Be it a private person or a public listed company, both have to give taxes and thus may have to reveal their income statements including profit and loss accounts and audit reports to the tax department. Here the tax department must also maintain secrecy. For example— citizens and many political opponents are eager to see the tax files of President Donald Trump in the USA, but their The Internal Revenue Service (IRS), the US tax department cannot disclose the tax files under the current law.
However, in some countries governments use the tax files of individuals to harass them to meet political ends, which is unfortunate.
From another perspective, when there is strict financial secrecy protection under the law, some people may use this as a cover to accumulate illegal income and also launder money. Of course, in every country, the institutions like the Anti-Corruption Commission, anti-money laundering watchdogs or tax department must be vigilant and if irregularities are found should pursue them vigorously. Once investigations indicate the evidence of wrongdoing and the concerned persons or companies are indicted, such activities should be brought to public notice.
Transparency and respecting privacy are fine balancing acts. No country should allow sweeping secrecy protection or complete transparency on private matters. We must respect financial secrecy but when persons or institutions are engaged in illegal activities or activities against the interests of the public, the cover of secrecy must give away to transparent and proper public scrutiny. If the fine balancing job is maintained properly, the result will be beneficial for everybody.
'A higher rank on the index does not mean there is lack of legal framework'
Mazharul Islam, Corporate Legal Practioner
The recently published Financial Secrecy Index 2020 has revealed how Bangladesh's legal and financial system allow corrupted individuals to hide and launder money. By dint of such practices of secrecy, many corrupted individuals hide their black money, explore opportunities for tax evasion, and corruption continues under the veil.
Every year in Bangladesh, a large amount of money is being laundered thanks to the political influence and lack of proper action taken by law enforcing agencies. The incomes generated by crimes, for example – human trafficking, tax evasion, and corruption etc. are kept hidden by dint of money laundering.

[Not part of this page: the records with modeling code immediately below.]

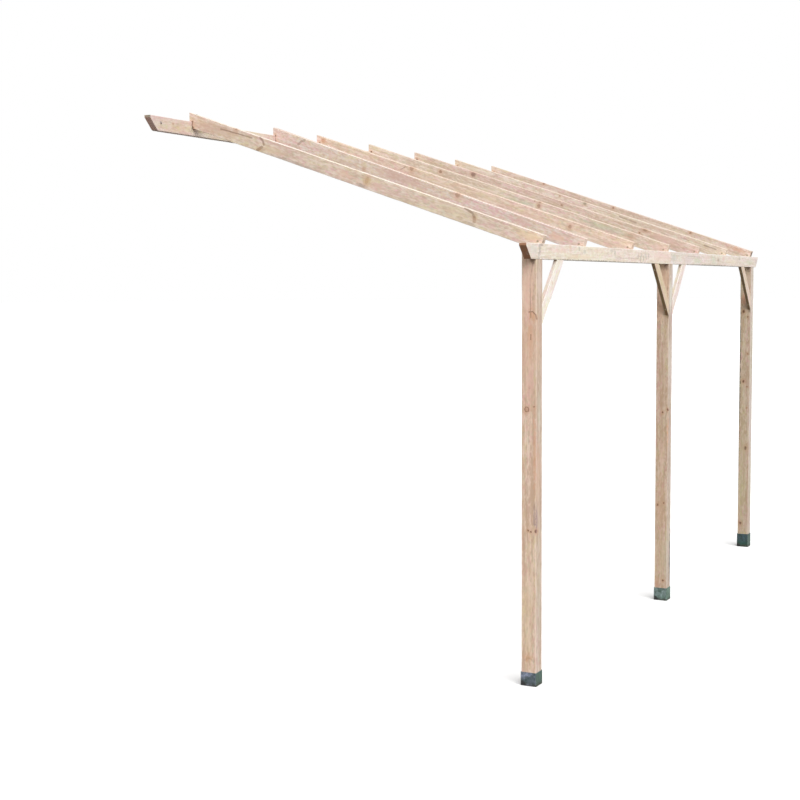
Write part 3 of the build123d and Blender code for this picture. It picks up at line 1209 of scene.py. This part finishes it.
@dataclass
class WallPlate(LongBoard):
    """The board on the wall that carries the tops of the rafters, butted behind the middle one."""

    kind: str = "wall_plate"
    slot: str = "plate_timber"
    scatter: tuple[tuple[int, int, tuple[Face, ...]], ...] = (
        (80, 3, (Face.TOP, Face.BOTTOM)),
        (82, 6, (Face.LEFT,)),
    )
    nose_radius: float = 0.022
    hole_end_inset: float = 0.110
    hole_joint_inset: float = 0.350
    holes_per_length: int = 4
    tones: tuple[Colour, Colour] = (paint(218, 200, 187), paint(216, 198, 185))

    @staticmethod
    def marks() -> tuple[list[Mark], list[Mark]]:
        """Knots, stains, painted light and painted shade of each length. The right face looks out."""
        near = [
            Stain(-2, 41, 7, 14, (128, 128, 108), 0.9, 80), Stain(50, 0, 70, 44, (226, 206, 206), 0.45),
            # Painted light where the first rafter's heel shades the plate
            Stain(520, -34, 120, 18, (242, 228, 214), 0.8), Stain(476, -24, 40, 24, (254, 236, 224), 0.9),
            Stain(300, -10, 60, 20, RESIN, 0.18), Stain(110, 4, 13, 13, (110, 110, 116), 0.6),
            # The first two patches are painted shade: dark lines where the rafters' hooks meet the plate
            Stain(434, 0, 5, 46, SHADE_AND_GRIME, 0.4), Stain(1405, 0, 5, 46, SHADE_AND_GRIME, 0.35),
            Stain(1100, 30, 300, 14, (236, 222, 200), 0.55), Knot(235, 12, 6, 1.3, 0.6),
        ]
        return (near, [Knot(720, 10, 9, 1.2, 0.2), Knot(1900, -12, 11, 1.2, 0.1)])

    def build(self) -> None:
        """Build both lengths."""
        for number, (end, tone, marks) in enumerate(zip(("near", "far"), self.tones, self.marks())):
            low, high = self.box(end)
            middle = (low + high) / 2
            start, inward = (low.x, 1) if end == "near" else (high.x, -1)
            span = high.x - low.x - self.hole_end_inset - self.hole_joint_inset
            steps = [span * place / (self.holes_per_length - 1) for place in range(self.holes_per_length)]
            holes = [
                Vector((start + inward * (self.hole_end_inset + step), middle.y, middle.z)) for step in steps
            ]
            heel = Vector((start + inward * self.undercut, middle.y, low.z))
            wood = Softwood(
                tone, pith=(-0.060, 0.010), lean=(0.005, -0.004), ring_width=0.0040, streak=0.4,
                # Painted light: the plate's undercut ends are made lighter than end grain
                blotch=0.6, seed=9.1 + number, flush=2.0, end_grain_and_light=(1.07, 0.82, 0.75),
            )
            self.lay(number, end, wood, marks, nose=(heel, self.nose_radius), holes=holes)


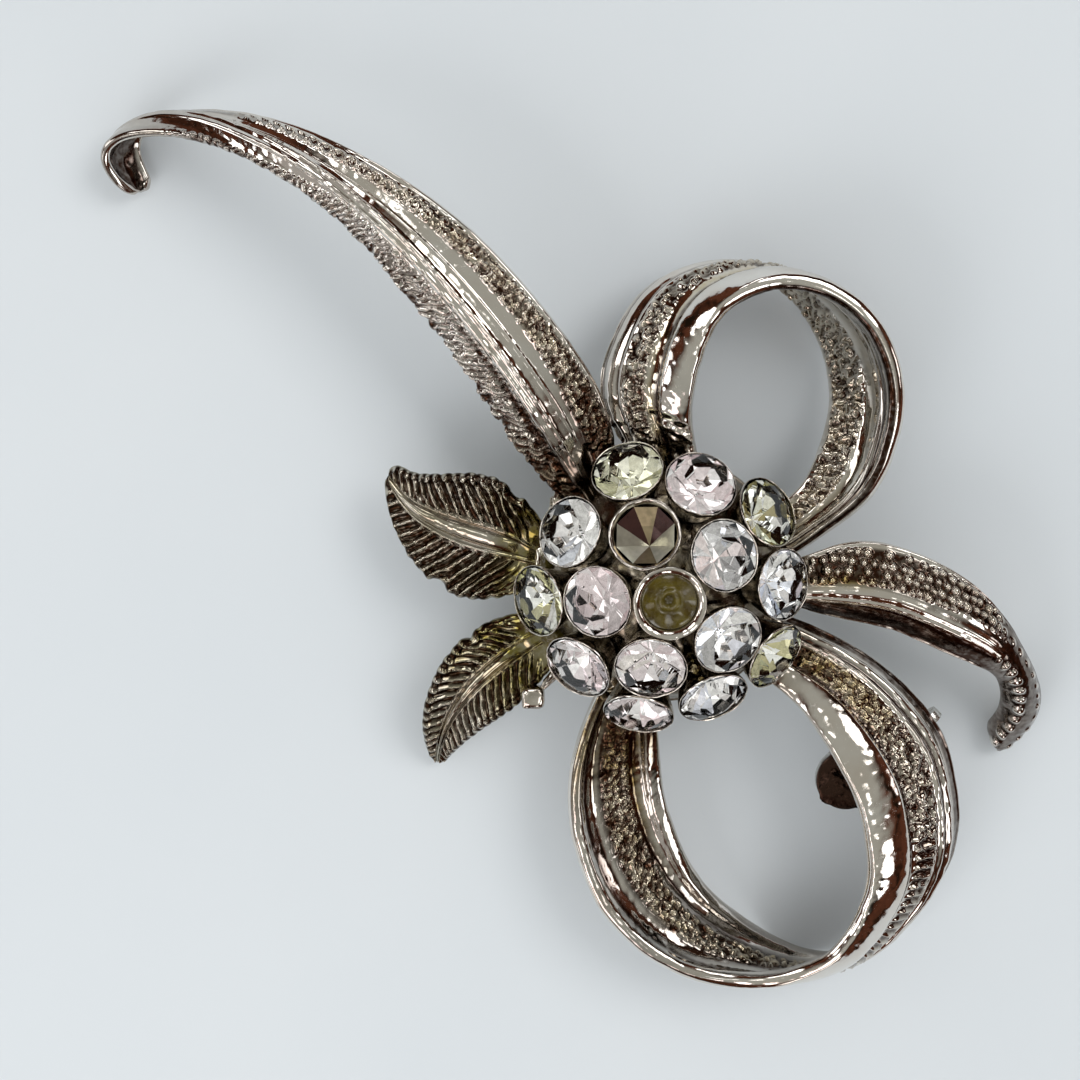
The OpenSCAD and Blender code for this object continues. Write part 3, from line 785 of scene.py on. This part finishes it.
def build_stones():
    """Each stone is turned, tilted and moved a little at random in its cup."""
    rng = np.random.default_rng(SEED)
    foil = facet_mirror("stone_foil", 0.04, 1.0)
    glass = {look: stone_glass(f"stone_{look}", tint) for look, tint in GLASS_TINTS.items()}
    for number, look in STONE_LOOKS.items():
        verts, faces = chaton(rng.uniform(0, 45))
        colours, shares = zip(*FOIL_LOOKS[look])
        pick = rng.choice(len(colours), FOIL_FACETS, p=np.array(shares, float) / sum(shares))
        shade = rng.uniform(0.88, 1.0, FOIL_FACETS)
        lean = rot_z(rng.uniform(0, 360)) @ rot_y(rng.uniform(1, 3.5))
        slip = np.append(rng.uniform(-SLACK, SLACK, 2), -GIRDLE_DROP)
        corners, kinds, groups = zip(*faces)
        part = at_cup(number - 1)(verts @ lean.T + slip), list(corners), NO_TONES
        obj = make_piece(f"chaton_{number:02d}", f"stone_{number:02d}", part, "stone_glass",
                         False, [glass[look], foil], kinds)
        paint(obj, [np.array(colours[pick[g]]) * shade[g] if kind else np.ones(3)
                    for kind, g in zip(kinds, groups)])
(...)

If we look why such practices go on, the lack of good governance and compliance within the enterprises is a major reason. This is largely contributing and helping the enterprises hide information and launder money. The lack of regulatory monitoring and supervision of financial activities of individuals and enterprises also help corrupted individuals and enterprises hide their actual financial reports.
Private organizations are not legally bound to publish annual reports publicly. It is only the public limited companies who are legally bound to declare their reports publicly. This plays a big role in enabling secretive financial reports.
Corruption in all sectors is also playing a role as regulators, tax officials, auditors are being managed in exchange of bribes. And thus individuals and enterprises are being able to manipulate their financial reports.
A higher rank on the index, however, does not necessarily mean there is lack of legal framework and regulatory guidelines in Bangladesh. It is the lack of implementation of such laws and guidelines, lack of proper monitoring, supervision and lack of ensuring justice that allows wealthy individuals and criminals to hide and launder money.
In consideration of the above issues, along with improving legal application, monitoring and supervision, adoption of blockchain technology, also known as decentralized and distributed ledger technology in financial sectors, can ensure more transparency and greater traceability for many business processes.